If you take the train to the westernmost point of Germany, you’ll come to the lovely little city of Aachen. Aachen borders Belgium and the Netherlands. It is a multicultural city with roots dating back to the Neolithic Age. Historically, it’s one of the most important political and cultural cities in all of Germany. Aachen served as Charlemagne’s imperial city. His legacy influences the region to this very day.

The Charlemagne Connection

Charlemagne’s lasting impact on the city of Aachen in Germany is inevitable. He’s mentioned in practically every museum in the city. He was King of the Franks and Lombards. Also, Charlemagne was the Holy Roman Emperor. Despite having palaces throughout his empire, Charlemagne favoured Aachen above all others. Aachen served as Charlemagne’s imperial city. It was built around 800 AD.

The Route Charlemagne is a must visit for history lovers. This route takes you through the city to visit the sites influenced by or dedicated to Charlemagne.

The Aachen Cathedral

The Cathedral is one of the places to see in Aachen, Germany. Originally, it was called the Royal Church of St. Mary. The Aachen Cathedral (Aachener Dom) was built by none other than Charlemagne. This is also his final resting place.

Following Charlemagne’s death, the Cathedral served as the coronation site for Roman German kings and queens. 30 German kings and 12 queens were anointed here. The Aachen Cathedral was also one of the most important pilgrimage sites in Europe during the Middle Ages. The Aachen Pilgrimage takes place every seven years to this very day. The last pilgrimage took place in 2021. During the time of the Aachen Pilgrimage, the four relics contained in the Shrine of Saint Mary are put on display for pilgrims. When it’s a non-pilgrimage year, the relics are hidden within the shrine.

The Town Hall

Town Hall was also built on the former site of Charlemagne’s palace. Interestingly, the initial Gothic-style Town Hall was completed in 1350. The building has been subsequently damaged and rebuilt many times. Following fires in the 1650s and 1880s, the Town Hall was restructured and rebuilt. After bombing raids during WWII the Town Hall was once again rebuilt. In fact, that’s the structure you’ll see at Aachen today.

Although the building itself has changed over the centuries, the purpose of the Town Hall has remained the same. It’s both the seat of the local government and also serves as a hall for state celebrations and banquets.

The Couven Museum

The Couven Museum is a small but interesting museum in the Old Town. It depicts Aachen’s upper-middle class lifestyle during the 17th through 19th centuries. Each room is decorated with furniture from various periods in Aachen’s history.

The Charlemagne Centre

This is situated between the Cathedral and the Town Hall. The Charlemagne Centre is small but packed with information.
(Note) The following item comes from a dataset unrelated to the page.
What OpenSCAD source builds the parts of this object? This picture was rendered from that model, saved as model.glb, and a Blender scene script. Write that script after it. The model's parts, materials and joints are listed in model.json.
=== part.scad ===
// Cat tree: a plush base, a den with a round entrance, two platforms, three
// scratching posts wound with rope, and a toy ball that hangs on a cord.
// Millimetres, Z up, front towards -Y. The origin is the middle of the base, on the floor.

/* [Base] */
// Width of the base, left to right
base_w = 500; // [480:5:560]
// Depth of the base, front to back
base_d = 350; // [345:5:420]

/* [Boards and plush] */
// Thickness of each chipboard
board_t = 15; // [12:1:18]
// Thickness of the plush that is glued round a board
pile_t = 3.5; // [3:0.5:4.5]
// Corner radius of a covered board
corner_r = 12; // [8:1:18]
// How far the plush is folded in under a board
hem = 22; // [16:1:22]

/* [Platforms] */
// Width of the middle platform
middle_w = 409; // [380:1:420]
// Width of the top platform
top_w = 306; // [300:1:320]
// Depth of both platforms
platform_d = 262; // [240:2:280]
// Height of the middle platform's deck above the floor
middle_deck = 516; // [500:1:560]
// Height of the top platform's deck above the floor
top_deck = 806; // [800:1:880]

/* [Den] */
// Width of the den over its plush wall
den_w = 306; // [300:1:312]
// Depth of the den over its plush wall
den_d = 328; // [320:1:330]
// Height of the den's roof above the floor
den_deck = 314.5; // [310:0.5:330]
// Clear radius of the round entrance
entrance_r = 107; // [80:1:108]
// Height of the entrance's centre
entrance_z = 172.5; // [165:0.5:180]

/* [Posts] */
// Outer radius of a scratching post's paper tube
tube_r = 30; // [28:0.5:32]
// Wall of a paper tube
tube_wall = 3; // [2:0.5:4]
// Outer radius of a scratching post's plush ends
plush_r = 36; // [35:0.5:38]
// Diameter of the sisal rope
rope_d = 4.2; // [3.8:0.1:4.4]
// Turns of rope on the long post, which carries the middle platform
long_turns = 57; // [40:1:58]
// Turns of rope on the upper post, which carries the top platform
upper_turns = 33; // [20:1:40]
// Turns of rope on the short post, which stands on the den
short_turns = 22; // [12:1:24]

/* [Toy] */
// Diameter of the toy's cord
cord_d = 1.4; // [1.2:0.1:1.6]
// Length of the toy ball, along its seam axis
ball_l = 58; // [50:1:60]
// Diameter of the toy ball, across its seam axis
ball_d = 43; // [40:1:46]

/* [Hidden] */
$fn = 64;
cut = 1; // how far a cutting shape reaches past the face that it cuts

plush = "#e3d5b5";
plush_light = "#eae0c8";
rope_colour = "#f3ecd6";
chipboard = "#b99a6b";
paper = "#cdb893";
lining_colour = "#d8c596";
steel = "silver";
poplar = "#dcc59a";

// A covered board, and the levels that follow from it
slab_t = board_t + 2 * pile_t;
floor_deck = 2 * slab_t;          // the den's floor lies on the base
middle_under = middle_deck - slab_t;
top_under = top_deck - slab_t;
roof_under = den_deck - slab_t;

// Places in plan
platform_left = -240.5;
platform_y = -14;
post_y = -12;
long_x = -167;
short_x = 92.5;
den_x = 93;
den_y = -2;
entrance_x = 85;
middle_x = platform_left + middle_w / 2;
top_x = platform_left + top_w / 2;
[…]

It walks you through the city’s history from the Neolithic period to present day.

Elisenbrunnen Thermal Spa

Aachen is best known for being a spa city. Archaeological evidence suggests that people first came to Aachen’s thermal springs as far back as the Neolithic Age!

The structure surrounding the Elisenbrunnen was completed in 1827. It draws thermal water from the same source that once filled Charlemagne’s palatine spa.
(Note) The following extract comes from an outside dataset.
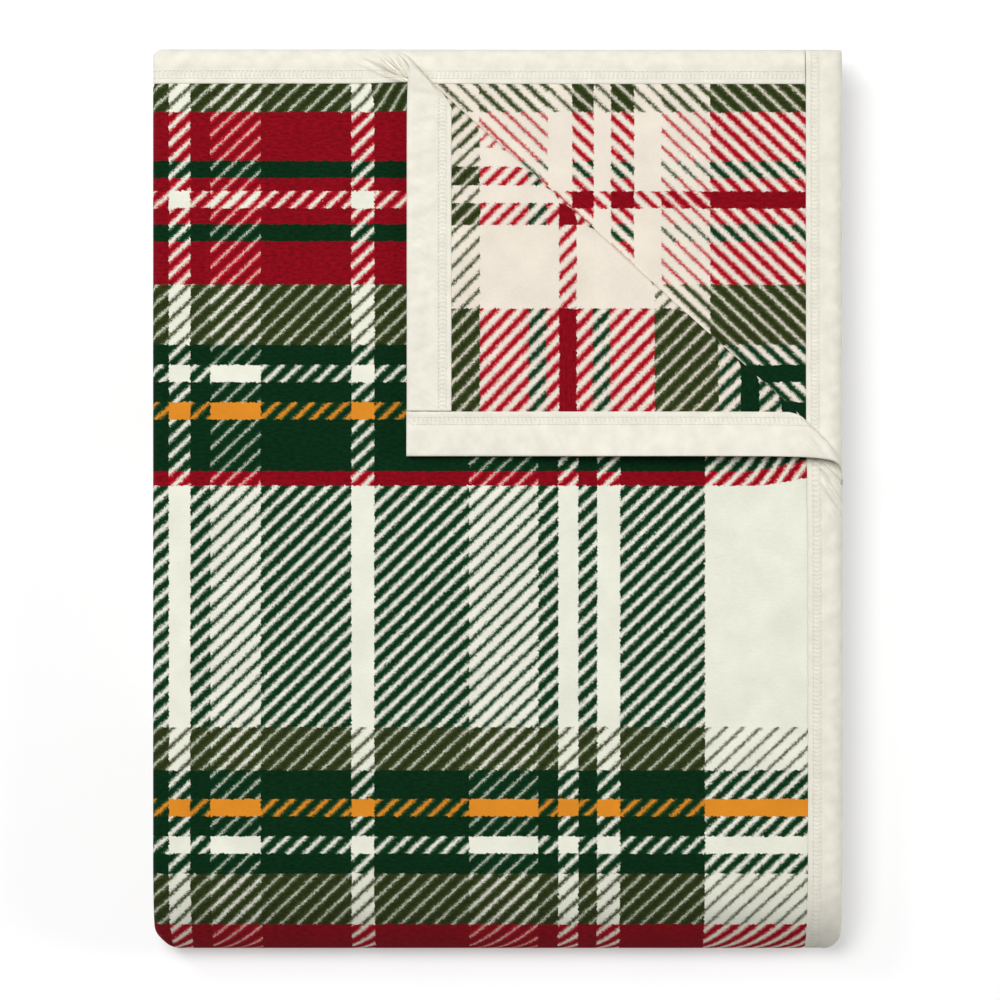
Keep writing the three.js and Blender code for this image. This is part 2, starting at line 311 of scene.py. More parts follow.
def crease_depth(x, y):
    """How far the creases press a tape's outer face down; between them it swells up."""
    total = 0
    for (start_x, start_y), (end_x, end_y), width, depth in CREASES:
        dx, dy = end_x - start_x, end_y - start_y
        length = math.hypot(dx, dy)
        along = ((x / MM - start_x) * dx + (y / MM - start_y) * dy) / length ** 2
        aside = np.abs((x / MM - start_x) * dy - (y / MM - start_y) * dx) / length
        valley = np.exp(-(aside / width) ** 2)
        ridges = np.exp(-((aside - 2.2 * width) / (1.2 * width)) ** 2)
        shape = 0.6 * valley - 0.45 * ridges
        total = total + depth * shape * smoothstep(along, -0.15, 0.3) * (1 - smoothstep(along, 0.95, 1.1))
    return total * MM


def hollow(x, y):
    """How far the cloth inside a tape lies below its middle, to leave room for the creases."""
    total = 0
    for (start_x, start_y), (end_x, end_y), _, depth in CREASES:
        away = np.hypot(x / MM - (start_x + end_x) / 2, y / MM - (start_y + end_y) / 2)
        reach = math.hypot(end_x - start_x, end_y - start_y) / 2 + 5
        total = np.maximum(total, min(0.3 * depth, 0.8) * (1 - smoothstep(away, reach, reach + 8)))
    return total * MM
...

Multiple thermal springs in the area provide healing waters to the spas in the area. If you are visiting Aachen, you must spend a day at its renowned thermal springs.

Old Town

Aachen has one of the most beautiful Old Towns in Germany! Traces of its medieval roots can still be seen in the architecture. Aachen’s Old Town is filled with shops, bakeries, and cafes.

Old City Gates

Only two of Aachen’s 11 medieval city gates remain. These are the Marschiertor and the Ponttor. These gates are huge and are a part of the city’s history.

Aachener Printen Cookies

These cookies are a regional specialty that you cannot afford to miss. Aachener Printen are teeth-cracking, hard, spiced cookies. They’re similar in flavour to Lebkuchen oe more commonly known as gingerbread. But the texture of both is totally different. These cookies make for wonderful gifts and travel well.

Other Attractions

The Three Country Corner or Dreiländereck is located just outside Aachen. This is where the borders of Germany, Belgium, and the Netherlands meet.

Aachen is also known for having one of the finest Christmas markets in Germany.

For such a small city, Aachen is a melting pot of history and cultures. If you’re wondering whether Aachen is worth visiting, it most certainly is!